▸ BRIEF
The listing below contains a span that opens with the line containing "cad_parts[node].hide_render = cad_parts[node].hide_viewport" and closes with the line containing "# means that". Return that span exactly.

▸ GIVEN DATA
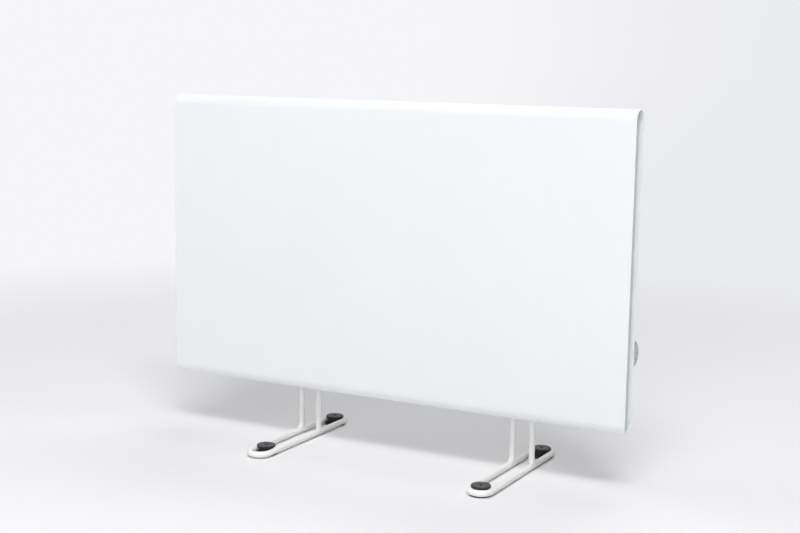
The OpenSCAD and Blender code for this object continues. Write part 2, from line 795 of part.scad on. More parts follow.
module cutout_screws() {
    color(bright) for (s = [-1, 1]) translate([cut_x0 + cut_t, duct_y + s * cut_ear, cut_z])
        rotate([0, 90, 0]) screw(screw_d, screw_head_d, screw_len);
}

// Two-pole terminal block on the back wall, with a screw pocket above and below on each pole
module terminal_block() {
    pocket_r = 2;
    pocket_depth = 7;
    pocket_y1 = block_y0 + pocket_depth;
    color(ceramic) difference() {
        translate([block_x - block_w / 2, block_y0, block_z0]) cube([block_w, block_d, block_h]);
        for (i = [-1, 1], dz = [-1, 1])
            bar_y(block_x + i * block_pole, block_z + dz * block_h / 4, pocket_r, block_y0 - over, pocket_y1);
        hole_y(block_x, block_z, hole_r, block_y0, wall_y);
        for (i = [-1, 1]) translate([block_x + i * block_pole, wire_lane_y, block_z0 - over])
            cylinder(r = wire_d / 2 + shaft_slip, h = block_h + 2 * over, $fn = 24);
    }
}

module terminal_block_screw() {
    tip_short = 3;
    len = block_d + housing_t - tip_short;
    color(bright) screw_from_back(block_x, house_y1, block_z, screw_d, screw_head_d, len);
}

// Earth stud through the back wall, with a collar inside and a flat head outside
module earth_stud() {
    stud_out = 12;
    color(brass) {
        bar_y(earth_x, earth_z, stud_d / 2, wall_y - stud_out, house_y1 + stud_head_h);
        bar_y(earth_x, earth_z, stud_d, wall_y - stud_collar, wall_y);
        bar_y(earth_x, earth_z, stud_d, house_y1, house_y1 + stud_head_h);
    }
}

module earth_nut() {
    land = 3;
    nut_t = 3.2;
    color(brass) translate([earth_x, wall_y - stud_collar - wire_d, earth_z]) rotate([90, 0, 0])
        hex_nut(stud_d + land, stud_d / 2 + shaft_slip, nut_t);
}

// Live wires: block to thermostat, thermostat to cut-out, cut-out to the element's upper pin
module live_wires() {
    stat_inset = 6;
    lane_drop = 10;
    loop_out = 20;
    stat_wire_x = stat_x1 - stat_inset;
    pole_x = block_x + block_pole;
    lane_z = block_z0 - lane_drop;
    lead_y = duct_y - cut_spade;
    rear_y = duct_y + cut_spade;
    loop_x = cut_tip + loop_out;
    color(brown) {
        wire([[pole_x, wire_lane_y, block_z], [pole_x, wire_lane_y, lane_z],
              [stat_wire_x, wire_lane_y, lane_z], [stat_wire_x, wire_lane_y, stat_z1]], wire_d);
        wire([[stat_wire_x, lead_y, stat_z1], [stat_wire_x, lead_y, cut_z],
              [cut_tip, lead_y, cut_z]], wire_d);
        wire([[cut_tip, rear_y, cut_z], [loop_x, rear_y, cut_z],
              [loop_x, duct_y, run_zs[1]], [pin_tip, duct_y, run_zs[1]]], wire_d);
    }
}

// Neutral wire: block to the element's lower pin
module neutral_wire() {
    step = 6;
    pole_x = block_x - block_pole;
    color(blue) wire([[pole_x, wire_lane_y, block_z], [pole_x, wire_lane_y, run_zs[0]],
        [pole_x + step, duct_y, run_zs[0]], [pin_tip, duct_y, run_zs[0]]], wire_d);
}

// Earth wire: from below the block to the stud, where it is clamped beside the thread
module earth_wire() {
    lane_y = wall_y - stud_collar - wire_d / 2;
    turn_x = earth_x + stud_d / 2 + wire_d / 2;
    color(green) wire([[turn_x, lane_y, block_z0], [turn_x, lane_y, earth_z - stud_d / 2]], wire_d);
}

// Bush for the supply cable in the housing's floor; its collar is outside
module cable_gland() {
    neck_lip = 1.6;
    collar_lip = 3;
    barrel_z0 = house_z0 - gland_collar / 2;
    color(black) translate([gland_x, duct_y, 0]) difference() {
        union() {
            translate([0, 0, gland_z0])
                cylinder(r1 = gland_r + neck_lip, r2 = gland_r + collar_lip, h = gland_collar);
            translate([0, 0, barrel_z0]) cylinder(r = gland_r, h = gland_z1 - barrel_z0);
        }
        translate([0, 0, gland_z0 - over]) cylinder(d = gland_bore_d, h = gland_z1 - gland_z0 + 2 * over);
    }
}

module gland_nut() {
    land = 5;
    nut_t = 5;
    color(black) translate([gland_x, duct_y, house_z0 + housing_t])
        hex_nut(2 * gland_r + land, gland_r + shaft_slip, nut_t);
}

// Screws at the corners, through lip, cover and end plate
module corner_screws() {
    color(bright) for (sx = [-1, 1], z = corner_zs)
        screw_from_back(sx * corner_x, back_y, z, screw_d, screw_head_d, screw_len);
}

// Screws half way up the ends, through cover and end plate
module plate_screws() {
    color(bright) for (sx = [-1, 1])
        screw_from_back(sx * corner_x, cover_y1, plate_z, screw_d, screw_head_d, screw_len);
}

// Screws along the housing's flanges
module housing_screws() {
    color(bright) for (x = flange_xs, z = flange_zs)
        screw_from_back(x, cover_y1 + housing_t, z, screw_d, screw_head_d, screw_len);
}

// Screws that hold the element holder and the partition to the back wall
module bracket_screws() {
    color(bright) for (h = bracket_holes)
        screw_from_back(h.x, house_y1, h.y, screw_d, screw_head_d, screw_len);
}

front_shell();
back_cover();
end_plate_left();
end_plate_right();
rear_housing();
left_foot_loop();
left_foot_post();
left_foot_socket();
left_front_pad();
left_rear_pad();
right_foot_loop();
right_foot_post();
right_foot_socket();
right_front_pad();
right_rear_pad();
foot_clamp_screws();
element_tube();
element_fins();
element_bushes();
element_terminals();
element_holder();
control_partition();
reflector();
thermostat_body();
thermostat_shaft();
thermostat_nut();
thermostat_knob();
thermostat_bulb();
bulb_clip();
overheat_cutout();
cutout_screws();
terminal_block();
terminal_block_screw();
earth_stud();
earth_nut();
live_wires();
neutral_wire();
earth_wire();
cable_gland();
gland_nut();
corner_screws();
plate_screws();
housing_screws();
bracket_screws();
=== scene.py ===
# %% [markdown]
# A slim convector heater on two rod feet. The heater is one sheet of steel, rolled back at its top and
# bottom, with a plate in each end and a shallow air housing behind it. Two feet bent from round rod carry
# it on four rubber pads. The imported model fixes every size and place. This lesson gives each part its real
# surface, and builds finer meshes where the plain solid would look too sharp or too simple.

# %% Load the fixed frame
import math

import bmesh
import bpy
from mathutils import Matrix, Vector
from mathutils.geometry import tessellate_polygon


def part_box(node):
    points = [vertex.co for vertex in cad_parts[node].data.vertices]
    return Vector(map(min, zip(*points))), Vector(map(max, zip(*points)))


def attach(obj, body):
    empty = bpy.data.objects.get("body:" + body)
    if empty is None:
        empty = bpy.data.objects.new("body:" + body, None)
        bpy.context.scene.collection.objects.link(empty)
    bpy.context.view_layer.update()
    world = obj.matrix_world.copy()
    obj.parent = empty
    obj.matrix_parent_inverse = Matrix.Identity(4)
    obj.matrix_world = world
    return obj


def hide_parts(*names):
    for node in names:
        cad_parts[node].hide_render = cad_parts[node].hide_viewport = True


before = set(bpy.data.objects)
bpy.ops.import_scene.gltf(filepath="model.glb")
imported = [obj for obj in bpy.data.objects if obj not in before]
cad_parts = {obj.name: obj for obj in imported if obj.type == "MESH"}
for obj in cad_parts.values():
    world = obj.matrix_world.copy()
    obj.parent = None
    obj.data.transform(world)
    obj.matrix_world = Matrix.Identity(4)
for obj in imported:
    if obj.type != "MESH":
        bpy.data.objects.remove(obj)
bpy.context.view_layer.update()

MM = 0.001

# %% [markdown]
# The camera stands to the right of the heater, a little above its top edge, with a long lens. Its place was
# worked out from the straight edges of the panel and the two feet. Matching the lens and the tilt first
# means that every later comparison with the photograph can be made point by point.

# %% Place the camera
PHOTO_SIZE = (800, 533)
FOCAL_LENGTH_PX = 1415.1
OPTICAL_AXIS_PX = (399.25, 265.0)
CAMERA_AT = (0.88787, -1.63598, 0.53951)
CAMERA_TURN, CAMERA_DIP, CAMERA_ROLL = 28.09, 8.567, 0.916

camera_data = bpy.data.cameras.new("camera")
camera_data.sensor_width = 36
camera_data.lens = camera_data.sensor_width * FOCAL_LENGTH_PX / PHOTO_SIZE[0]
camera_data.shift_x = (PHOTO_SIZE[0] / 2 - OPTICAL_AXIS_PX[0]) / PHOTO_SIZE[0]
camera_data.shift_y = (OPTICAL_AXIS_PX[1] - PHOTO_SIZE[1] / 2) / PHOTO_SIZE[0]
camera = bpy.data.objects.new("camera", camera_data)
bpy.context.collection.objects.link(camera)
camera.location = CAMERA_AT
turn = Matrix.Rotation(math.radians(CAMERA_TURN), 4, "Z")
dip = Matrix.Rotation(math.radians(90 - CAMERA_DIP), 4, "X")
roll = Matrix.Rotation(math.radians(CAMERA_ROLL), 4, "Z")
camera.rotation_euler = (turn @ dip @ roll).to_euler()
bpy.context.scene.camera = camera
bpy.context.scene.view_settings.view_transform = "Standard"
print("lens in mm:", round(camera_data.lens, 2))

# %% [markdown]
# Every finish below starts from the same shader, with its plain numbers on the shader's own sockets. Two
# small helpers keep the node work readable: one makes a material, the other places and wires a node.

# %% Helpers for materials
def new_material(name, roughness, metallic=0.0, level=0.5):
    material = bpy.data.materials.new(name)
    material.use_nodes = True
    shader = material.node_tree.nodes["Principled BSDF"]
    shader.inputs["Roughness"].default_value = roughness
    shader.inputs["Metallic"].default_value = metallic
    shader.inputs["Specular IOR Level"].default_value = level
    return material


def place(tree, kind, inputs=None, **settings):
    """A node with its settings; each input is a plain value or the socket that feeds it."""
    node = tree.nodes.new(kind)
    for key, value in settings.items():
        setattr(node, key, value)
    for key, value in (inputs or {}).items():
        socket = node.inputs[key]
        if isinstance(value, bpy.types.NodeSocket):
            tree.links.new(value, socket)
        else:
            socket.default_value = value
    return node


def rgba(colour):
    return (*colour, 1.0)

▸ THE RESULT
        cad_parts[node].hide_render = cad_parts[node].hide_viewport = True


before = set(bpy.data.objects)
bpy.ops.import_scene.gltf(filepath="model.glb")
imported = [obj for obj in bpy.data.objects if obj not in before]
cad_parts = {obj.name: obj for obj in imported if obj.type == "MESH"}
for obj in cad_parts.values():
    world = obj.matrix_world.copy()
    obj.parent = None
    obj.data.transform(world)
    obj.matrix_world = Matrix.Identity(4)
for obj in imported:
    if obj.type != "MESH":
        bpy.data.objects.remove(obj)
bpy.context.view_layer.update()

MM = 0.001

# %% [markdown]
# The camera stands to the right of the heater, a little above its top edge, with a long lens. Its place was
# worked out from the straight edges of the panel and the two feet. Matching the lens and the tilt first
# means that every later comparison with the photograph can be made point by point.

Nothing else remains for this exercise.